Nevada's Public Employees Retirement System lost $22 million when Enron stock shares plummeted from about $70 to under 70 cents in a year.

The loss won't affect benefits for the 107,000 participants statewide, officials said, but it could lead PERS to fire an outside fund manager.

"There is in no way any threat to our membership or benefits," Laura Wallace, PERS' investment officer, said. "We will have to analyze the performance of all of our portfolios and make a management decision on whether to terminate a manager."

PERS, which is administered independently of the state treasurer's office, has assets in 20 different portfolios supervised by external fund managers. It is the pension fund for all public employees in Nevada, including police officers, firefighters, public schoolteachers, and city, county and state workers.

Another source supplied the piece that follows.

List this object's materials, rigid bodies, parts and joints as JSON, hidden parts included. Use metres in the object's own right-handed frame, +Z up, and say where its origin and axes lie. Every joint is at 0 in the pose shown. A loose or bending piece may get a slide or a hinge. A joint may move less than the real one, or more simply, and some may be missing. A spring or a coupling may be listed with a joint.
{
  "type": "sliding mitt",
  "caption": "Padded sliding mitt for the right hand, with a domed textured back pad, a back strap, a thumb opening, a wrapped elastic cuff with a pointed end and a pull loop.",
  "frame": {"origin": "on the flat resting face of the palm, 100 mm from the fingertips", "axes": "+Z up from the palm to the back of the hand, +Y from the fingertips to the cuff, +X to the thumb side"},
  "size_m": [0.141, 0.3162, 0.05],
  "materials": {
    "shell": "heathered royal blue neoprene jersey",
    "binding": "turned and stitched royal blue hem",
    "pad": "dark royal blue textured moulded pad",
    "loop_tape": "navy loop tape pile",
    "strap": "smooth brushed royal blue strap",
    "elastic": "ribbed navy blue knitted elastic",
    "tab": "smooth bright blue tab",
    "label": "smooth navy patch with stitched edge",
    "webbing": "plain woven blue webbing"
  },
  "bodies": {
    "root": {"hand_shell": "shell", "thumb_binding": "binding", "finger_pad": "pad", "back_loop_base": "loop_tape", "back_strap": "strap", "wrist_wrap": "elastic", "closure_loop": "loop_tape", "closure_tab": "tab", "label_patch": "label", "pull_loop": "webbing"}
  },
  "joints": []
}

About $6 million was lost in a stock portfolio investing in the Standard & Poor 500 index. That fund had no external manager because it relied solely on the ups and downs of that index.

"We took that pro rata loss from the S&P as we would with a loss to IBM or GE," Wallace said.

But PERS lost $16 million in a bond fund investing in Enron-named bonds and subsidiary issues. Since the bond fund had fewer issues, Enron's plunge created a greater loss than it did in the stock fund.

If the bond fund's performance is significantly impacted by the Enron losses over the next quarter or year, Wallace said PERS would consider terminating the external adviser who managed the fund.

"It depends on how those losses will affect overall performance over a quarter or six months or a year," she said.

Nevada's losses are small in context to those sustained by individual investors, Enron employees and the California Public Employees Retirement System, which invested $500 million in an Enron partnership in 1997.

The $22 million loss -- while it would cripple an individual investor -- is also easier for Nevada's retirement system with $13.4 billion in assets to sustain.

Wallace said she is not sure if the Enron losses were the greatest single-issue loss in PERS history. The portfolio also sustained losses when technology stocks crumbled.

"Our business is a business of having fewer losses than gains," Wallace said. "We're going to have losses, and that's why we diversify the portfolio in every aspect."

PERS allocates the pension fund as follows: 35 percent in U.S. stocks; 10 percent in international stock; 35 percent in U.S. bonds; 10 percent in international bonds' and 10 percent in U.S. real estate.

"It's a very conservatively structured fund," Wallace said.

PERS has 24,000 retirees and 83,000 active members, including a number of Nevada's lawmakers.

Assembly Speaker Richard Perkins, D-Henderson, who is a deputy police chief in Henderson, said, "Ow. That hurts" when told of PERS' $22 million loss. The PERS loss was a bit ironic as Perkins also received a $500 campaign contribution from Enron a year ago.

Enron's downfall, now the subject of a federal investigation and scrutiny on Capitol Hill, had a greater impact on individual investors, such as Patricia Hooks of Las Vegas.

Hooks, a roulette dealer, bought 30 shares of Enron at $42 on the advice of her accountant. She watched the stock rise to a high of almost $80.

"I thought, wow, that's better than betting $1,200 and getting blackjack," Hooks said. "Now it's all gone."

The state's investments -- separate from PERS -- fared a bit better. The $2 billion portfolio of money from the state's general fund and from various programs that generate revenue, had no exposure to Enron, Treasurer Brian Krolicki said.